Even when two stores have the same amount of traffic or number of apps installed, their performance can vary significantly due to differences in how themes are coded, how assets (images/videos) are managed, and exactly how third-party integrations are implemented. The benchmark data shows that how you build and maintain the site matters as much as what you build.

Q: 2. How often should I re-run a performance/speed benchmark on my Shopify store?

Benchmarks are most helpful when you track them over time. A good cadence is: - Before a major launch or redesign - After adding or upgrading key apps - Quarterly for ongoing monitoring Keeping periodic checks ensures you catch regressions early and maintain your competitive edge.

Q: 3. Are there specific Shopify apps or integrations that consistently drag performance?

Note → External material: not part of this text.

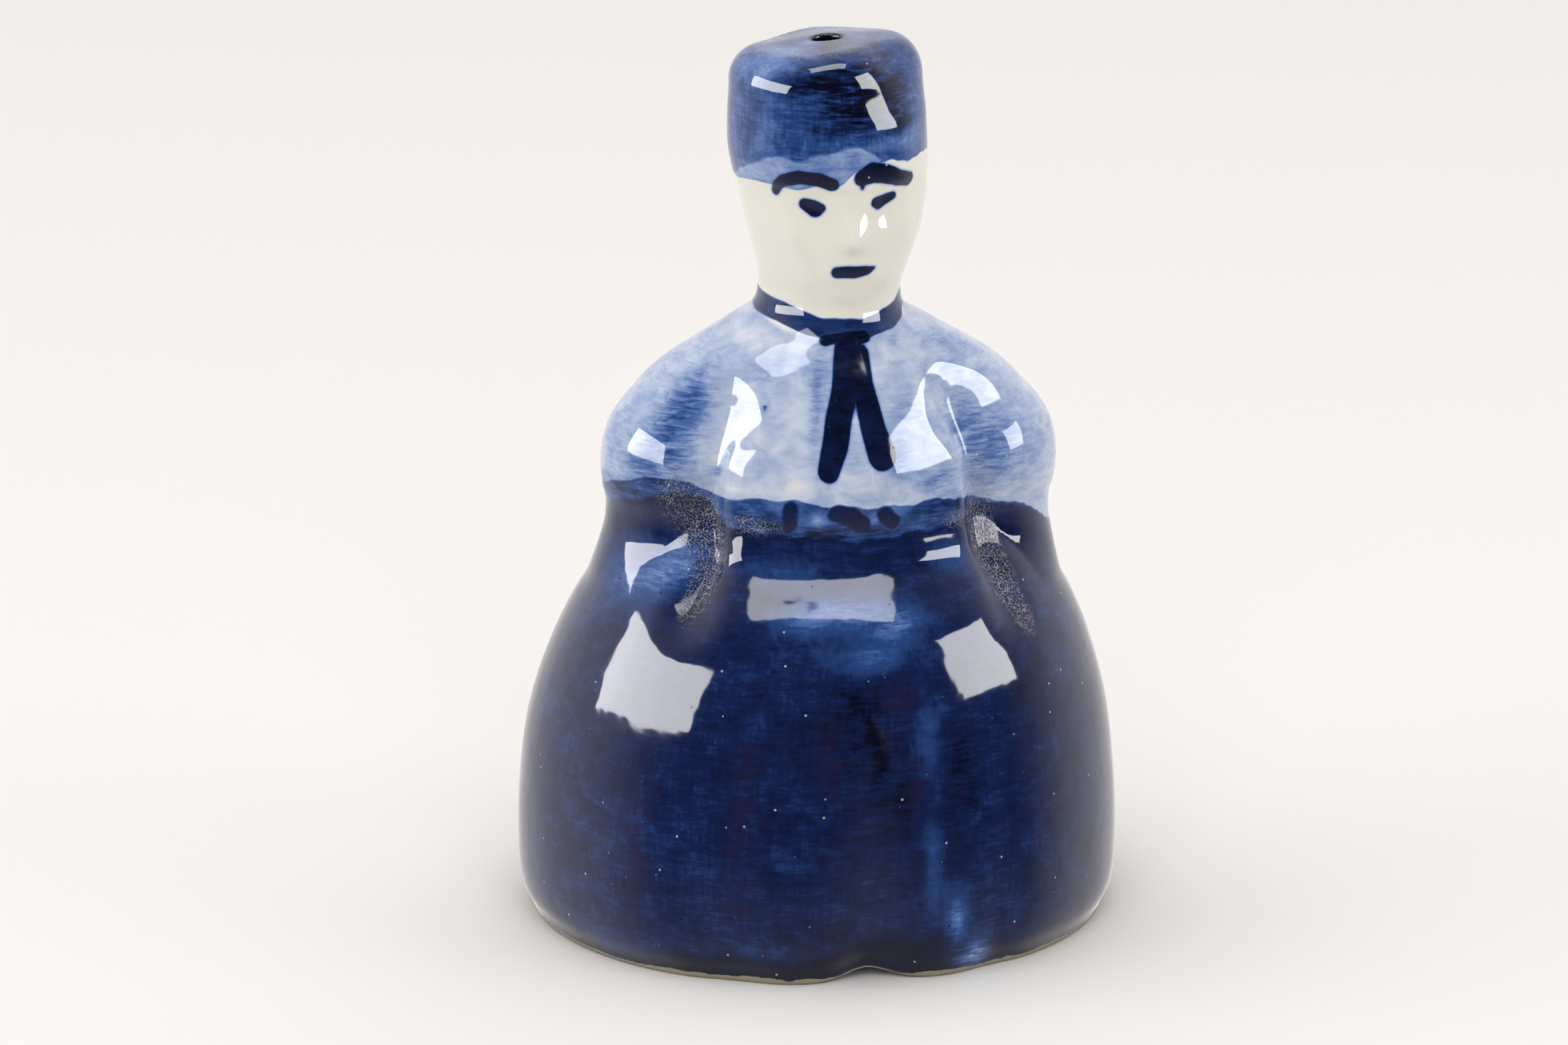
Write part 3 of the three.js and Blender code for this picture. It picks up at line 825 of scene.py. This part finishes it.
def drawn_steel_wire(finishes):
    """Steel wire, drawn through a die and dulled by the kiln: fine long scratches and a brownish film."""
    material, tree = new_material("drawn_steel_wire")
    place = add(tree, "ShaderNodeTexCoord").outputs["Object"]
    along = add(tree, "ShaderNodeMapping", {"Vector": place, "Scale": (1, 1, 0.05)})
    scratches = add(tree, "ShaderNodeTexNoise", {"Vector": along, "Scale": per(0.12), "Detail": 2})
    film = add(tree, "ShaderNodeTexNoise", {"Vector": place, "Scale": per(2.5), "Detail": 4})
    inputs = {"Value": film, "From Min": 0.42, "From Max": 0.68, "To Max": 0.8}
    stained = add(tree, "ShaderNodeMapRange", inputs)
    colour = add(tree, "ShaderNodeMix", {0: stained, 6: finishes.steel, 7: finishes.film}, data_type="RGBA")
    roughness = add(tree, "ShaderNodeMapRange", {"Value": film, "To Min": 0.28, "To Max": 0.6})
    bumps = add(tree, "ShaderNodeBump", {"Height": scratches, "Strength": 0.3, "Distance": 0.05 * MM})
    inputs = {"Base Color": colour, "Roughness": roughness, "Metallic": 1, "Normal": bumps}
    shader = add(tree, "ShaderNodeBsdfPrincipled", inputs)
    add(tree, "ShaderNodeOutputMaterial", {"Surface": shader})
    return material


def paper_sweep(finishes):
    """Matt white background paper, rolled out under the bell: no gloss, a very slight tooth."""
    material, tree = new_material("paper_sweep")
    place = add(tree, "ShaderNodeTexCoord").outputs["Object"]
    tooth = add(tree, "ShaderNodeTexNoise", {"Vector": place, "Scale": per(0.6), "Detail": 3})
    bumps = add(tree, "ShaderNodeBump", {"Height": tooth, "Strength": 0.08, "Distance": 0.05 * MM})
    inputs = {"Base Color": finishes.paper, "Roughness": 0.9, "Specular IOR Level": 0.1, "Normal": bumps}
    shader = add(tree, "ShaderNodeBsdfPrincipled", inputs)
    add(tree, "ShaderNodeOutputMaterial", {"Surface": shader})
    return material


# ---- pieces ----


class BELL_OT_shell(Operator):
    """Make the painted porcelain shell"""

    bl_idname = "bell.shell"
    bl_label = "Shell"

    def execute(self, context):
        bm, heading, z, outside, bore = shell_mesh(context.scene.bell_sizes)
        shell = new_object("shell", bm, [painted_porcelain(context.scene.bell_finishes)])
        paint(shell.data, heading, z, outside, bore)
        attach(shell, "bell")
        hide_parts("bell_body")
        return {"FINISHED"}


WIRE_SIDES = 20
RING_TURN = 354  # degrees of wire in the ring, its ends all but meeting
RING_SEAM = 200  # degrees, where round the ring its ends meet
STEM_CURL = 1.6  # mm, radius of the curl that carries the bead
STEM_LENGTHS = 12
RING_STEPS = 60  # lengths of wire in the ring, and in the stem's eye, curl and tight bends
EYE_STEPS = 48
CURL_STEPS = 40
TURN_STEPS = 10
BORE_EDGE = 0.4  # mm, rounding of the bead's bore
BEAD_SECTORS = 72
EYE_GAP = 34  # degrees from the stem, where a bent eye's end stops short of it
TIGHT_BEND = 0.9  # mm, radius where the wire turns out of an eye


def middle(low, high):
    """The point halfway between two corners."""
    return (low + high) / 2


def start_wire(radius, at, normal):
    """A new bmesh holding the round end of a wire, and that end's face."""
    bm = bmesh.new()
    made = bmesh.ops.create_circle(bm, cap_ends=True, segments=WIRE_SIDES, radius=radius * MM)
    turn = Vector(normal).to_track_quat("Z", "Y").to_matrix()
    bmesh.ops.rotate(bm, verts=made["verts"], cent=(0, 0, 0), matrix=turn)
    bmesh.ops.translate(bm, verts=made["verts"], vec=Vector(at) * MM)
    return bm, bm.faces[:]


def bend(bm, end, centre, axis, angle, steps):
    """Carries the wire's end round a centre, and returns the new end."""
    made = bmesh.ops.spin(
        bm, geom=end, cent=Vector(centre) * MM, axis=axis, angle=math.radians(angle), steps=steps
    )
    return [face for face in made["geom_last"] if isinstance(face, bmesh.types.BMFace)]


def draw_out(bm, end, vec):
    """Carries the wire's end straight on, and returns the new end."""
    made = bmesh.ops.extrude_face_region(bm, geom=end)
    verts = [v for v in made["geom"] if isinstance(v, bmesh.types.BMVert)]
    bmesh.ops.translate(bm, verts=verts, vec=Vector(vec) * MM)
    bmesh.ops.delete(bm, geom=[face for face in end if face.is_valid], context="FACES_ONLY")
    return [face for face in made["geom"] if isinstance(face, bmesh.types.BMFace)]


def finish_wire(bm):
    """Merges what the bends doubled and turns the faces outwards."""
    bmesh.ops.remove_doubles(bm, verts=bm.verts, dist=1e-6)
    bmesh.ops.recalc_face_normals(bm, faces=bm.faces)


class BELL_OT_hanger(Operator):
    """Make the pin across the neck and the ring that hangs on it"""

    bl_idname = "bell.hanger"
    bl_label = "Hanger"

    def execute(self, context):
        sizes = context.scene.bell_sizes
        steel = drawn_steel_wire(context.scene.bell_finishes)
        y, z = middle(BAR_LOW, BAR_HIGH).yz
        bm, end = start_wire(sizes.pin / MM, (BAR_LOW.x, y, z), (1, 0, 0))
        draw_out(bm, end, (BAR_HIGH.x - BAR_LOW.x, 0, 0))
        finish_wire(bm)
        pin = new_object("neck_pin", bm, [steel])
        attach(pin, "bell")
        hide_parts("hanger_bar")

        # a ring bent from one length of wire, its ends all but meeting
        centre = middle(RING_LOW, RING_HIGH)
        wire = sizes.wire / MM
        radius = (RING_HIGH.z - RING_LOW.z) / 2 - wire
        bm, end = start_wire(wire, (centre.x, centre.y + radius, centre.z), (0, 0, 1))
        bend(bm, end, centre, (1, 0, 0), RING_TURN, RING_STEPS)
        bmesh.ops.rotate(
            bm, verts=bm.verts, cent=centre * MM, matrix=Matrix.Rotation(math.radians(RING_SEAM), 3, "X")
        )
        finish_wire(bm)
        ring = new_object("wire_ring", bm, [steel])
        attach(ring, "hanger")
        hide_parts("hanger_ring")
        return {"FINISHED"}


class BELL_OT_clapper(Operator):
    """Make the clapper's wire stem and its bead"""

    bl_idname = "bell.clapper"
    bl_label = "Clapper"

    def execute(self, context):
        sizes = context.scene.bell_sizes
        finishes = context.scene.bell_finishes
        wire = sizes.wire / MM
        x, y = middle(STEM_LOW, STEM_HIGH).xy
        eye = (STEM_HIGH.x - STEM_LOW.x) / 2 - wire
        top = STEM_HIGH.z - wire - eye
        gap = math.radians(EYE_GAP)
        turn = math.degrees(math.asin(TIGHT_BEND / (eye + TIGHT_BEND)))
        drop = (eye + TIGHT_BEND) * math.cos(math.radians(turn))
        start = (x - eye * math.sin(gap), y, top - eye * math.cos(gap))
        bm, end = start_wire(wire, start, (math.cos(gap), 0, -math.sin(gap)))
        end = bend(bm, end, (x, y, top), (0, 1, 0), 360 - EYE_GAP - turn, EYE_STEPS)
        end = bend(bm, end, (x + TIGHT_BEND, y, top - drop), (0, 1, 0), turn - 90, TURN_STEPS)
        curl = STEM_CURL
        low_turn = math.degrees(math.asin(TIGHT_BEND / (curl + TIGHT_BEND)))
        low_drop = (curl + TIGHT_BEND) * math.cos(math.radians(low_turn))
        foot = STEM_LOW.z + wire + curl
        length = top - drop - foot - low_drop
        for _ in range(STEM_LENGTHS):
            end = draw_out(bm, end, (0, 0, -length / STEM_LENGTHS))
        end = bend(bm, end, (x + TIGHT_BEND, y, foot + low_drop), (0, 1, 0), low_turn - 90, TURN_STEPS)
        bend(bm, end, (x, y, foot), (0, 1, 0), 360 - EYE_GAP - low_turn, CURL_STEPS)
        finish_wire(bm)
        stem = new_object("wire_stem", bm, [drawn_steel_wire(finishes)])
        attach(stem, "clapper")
        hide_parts("clapper_stem")

        bead = self.bead(sizes, finishes)
        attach(bead, "bead")
        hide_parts("clapper_bead")
        return {"FINISHED"}

    def bead(self, sizes, finishes):
        """A round bead, its bore's edges softened by the glaze."""
        centre = middle(BEAD_LOW, BEAD_HIGH)
        radius, bore = sizes.bead, sizes.bore
        bm = bmesh.new()
        tilt = math.acos((bore + BORE_EDGE * MM) / radius)
        section = []
        for t in np.linspace(-tilt, tilt, 41):
            section.append(bm.verts.new((radius * math.cos(t), 0, radius * math.sin(t))))
        half = radius * math.sin(tilt)
        for side in (1, -1):
            for t in np.radians(np.linspace(25, 90, 4)) if side > 0 else np.radians(np.linspace(90, 25, 4)):
                round_x = bore + BORE_EDGE * MM * (1 - math.sin(t))
                round_z = half - BORE_EDGE * MM * (1 - math.cos(t))
                section.append(bm.verts.new((round_x, 0, side * round_z)))
        for a, b in zip(section, section[1:] + section[:1]):
            bm.edges.new((a, b))
        bmesh.ops.spin(
            bm,
            geom=bm.verts[:] + bm.edges[:],
            cent=(0, 0, 0),
            axis=(0, 0, 1),
            angle=math.tau,
            steps=BEAD_SECTORS,
            use_merge=True,
        )
        bmesh.ops.translate(bm, verts=bm.verts, vec=centre * MM)
        finish_wire(bm)
        return new_object("clapper_bead_glazed", bm, [white_porcelain(finishes)])


# ---- studio ----


AIM_RIGHT = -3.71  # mm, what the camera looks at, from the origin
AIM_UP = 42.33
FLOOR_HALF = 4


def direction(azimuth, elevation):
    """Unit vector towards a direction, with azimuth 0 in front of the figure."""
    level = math.cos(elevation)
    return Vector((math.sin(azimuth) * level, -math.cos(azimuth) * level, math.sin(elevation)))


# Softboxes round the bell: direction they stand in and angles they fill, in degrees, distance in metres,
# radiance in the gloss, and radiance on matt surfaces, where the fills take a part of their place.
SOFTBOXES = (
    ("softbox_right_hand", -86, 15, 50, 25, 1.2, 11, 3.2),
    ("softbox_left_hand", 63, 19, 30, 28, 1.2, 10.5, 3.2),
    ("softbox_over", -9, 75, 46, 17, 1.2, 6.5, 0),
    ("fill_over", 0, 85, 75, 75, 2.4, 0, 1.05),
    ("fill_front", -10, 38, 44, 34, 2.4, 0, 2.4),
)


def softbox(name, azimuth, elevation, wide, high, distance, gloss, matt):
    """Rectangular lights that fill the given angles, seen from the bell, and face it."""
    back = direction(math.radians(azimuth), math.radians(elevation))
    for use, radiance in (("gloss", gloss), ("matt", matt)):
        if not radiance:
            continue
        data = bpy.data.lights.new(f"{name}_{use}", "AREA")
        data.shape = "RECTANGLE"
        data.size = 2 * distance * math.tan(math.radians(wide / 2))
        data.size_y = 2 * distance * math.tan(math.radians(high / 2))
        data.energy = radiance * math.pi * data.size * data.size_y
        lamp = bpy.data.objects.new(f"{name}_{use}", data)
        lamp.location = Vector((0, 0, HEIGHT * MM / 2)) + back * distance
        lamp.rotation_mode = "QUATERNION"
        lamp.rotation_quaternion = back.to_track_quat("Z", "Y")
        lamp.visible_diffuse = use == "matt"
        lamp.visible_glossy = use == "gloss"
        bpy.context.scene.collection.objects.link(lamp)


def room():
    """A white wall behind the figure, a dim room before it and a table that dims towards its front edge."""
    world = bpy.data.worlds.new("studio")
    world.use_nodes = True
    tree = world.node_tree
    tree.nodes.clear()
    place = add(tree, "ShaderNodeTexCoord").outputs["Generated"]
    way = add(tree, "ShaderNodeSeparateXYZ", {"Vector": place})
    inputs = {"Value": way.outputs["Z"], "From Min": -0.1, "From Max": -0.6, "To Min": 0.04, "To Max": 0.45}
    table = add(tree, "ShaderNodeMapRange", inputs, interpolation_type="SMOOTHSTEP")
    inputs = {"Value": way.outputs["Y"], "From Min": -0.45, "From Max": 0.35, "To Min": table, "To Max": 1}
    lit = add(tree, "ShaderNodeMapRange", inputs, interpolation_type="SMOOTHSTEP")
    around = add(tree, "ShaderNodeBackground", {"Color": linear("#F7F3F0"), "Strength": lit})
    add(tree, "ShaderNodeOutputWorld", {"Surface": around})
    bpy.context.scene.world = world


class BELL_OT_studio(Operator):
    """Make the floor, the lights and the camera"""

    bl_idname = "bell.studio"
    bl_label = "Studio"

    def execute(self, context):
        studio = context.scene.bell_studio
        back = direction(studio.azimuth, studio.elevation)
        right = Vector((math.cos(studio.azimuth), math.sin(studio.azimuth), 0))
        up = back.cross(right)
        data = bpy.data.cameras.new("camera")
        data.lens = studio.lens
        data.sensor_width = 36
        camera = bpy.data.objects.new("camera", data)
        context.scene.collection.objects.link(camera)
        camera.location = right * AIM_RIGHT * MM + up * AIM_UP * MM + back * studio.distance
        camera.rotation_mode = "QUATERNION"
        camera.rotation_quaternion = back.to_track_quat("Z", "Y")
        context.scene.camera = camera

        bm = bmesh.new()
        bmesh.ops.create_grid(bm, x_segments=1, y_segments=1, size=FLOOR_HALF)
        floor = new_object("floor", bm, [paper_sweep(context.scene.bell_finishes)])
        floor.visible_glossy = False

        for row in SOFTBOXES:
            softbox(*row)
        room()
        context.scene.view_settings.view_transform = "Standard"
        return {"FINISHED"}


class BELL_PT_panel(Panel):
    """Lists the bell's pieces, sizes and colours"""

    bl_idname = "BELL_PT_panel"
    bl_label = "Porcelain bell"
    bl_space_type = "VIEW_3D"
    bl_region_type = "UI"
    bl_category = "Bell"

    def draw(self, context):
        scene = context.scene
        for group in (scene.bell_sizes, scene.bell_finishes, scene.bell_studio):
            for name in group.__annotations__:
                self.layout.prop(group, name)
        for step in STEPS:
            self.layout.operator(step.bl_idname)


STEPS = (BELL_OT_studio, BELL_OT_shell, BELL_OT_hanger, BELL_OT_clapper)
CLASSES = (BellSizes, BellFinishes, BellStudio, *STEPS, BELL_PT_panel)


def register():
    for made in CLASSES:
        bpy.utils.register_class(made)
    bpy.types.Scene.bell_sizes = PointerProperty(type=BellSizes)
    bpy.types.Scene.bell_finishes = PointerProperty(type=BellFinishes)
    bpy.types.Scene.bell_studio = PointerProperty(type=BellStudio)


def unregister():
    del bpy.types.Scene.bell_studio
    del bpy.types.Scene.bell_finishes
    del bpy.types.Scene.bell_sizes
    for made in reversed(CLASSES):
        bpy.utils.unregister_class(made)


def main():
    register()
    bpy.ops.bell.studio()
    bpy.ops.bell.shell()
    bpy.ops.bell.hanger()
    bpy.ops.bell.clapper()


if __name__ == "__main__":
    main()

Yes. While we don't call out particular apps by name, the benchmark data shows that apps which load lots of client-side JavaScript, create numerous custom fonts/icons, or inject large inline CSS tend to have the largest negative performance impact. Always audit new integrations for their asset footprint and loading behavior. You can also check reviews of said apps on the Shopify app store.

Q: 4. How do Core Web Vitals thresholds apply in a site that's constantly changing (seasonal updates, flash sales, etc.)?

Core Web Vitals are still valid in dynamic environments: - Set a baseline (e.g., from your benchmark) and aim to improve or maintain it. - Measure during peak load conditions (e.g., flash sale) and normal conditions. - If you hit spikes (e.g., theme change, heavy app update), run the benchmark test immediately afterwards and compare to baseline. Tracking via these tests lets you ensure high-impact changes don't degrade thresholds.

Q: 5. Can I run my own PSI + CrUX performance tests from the command line?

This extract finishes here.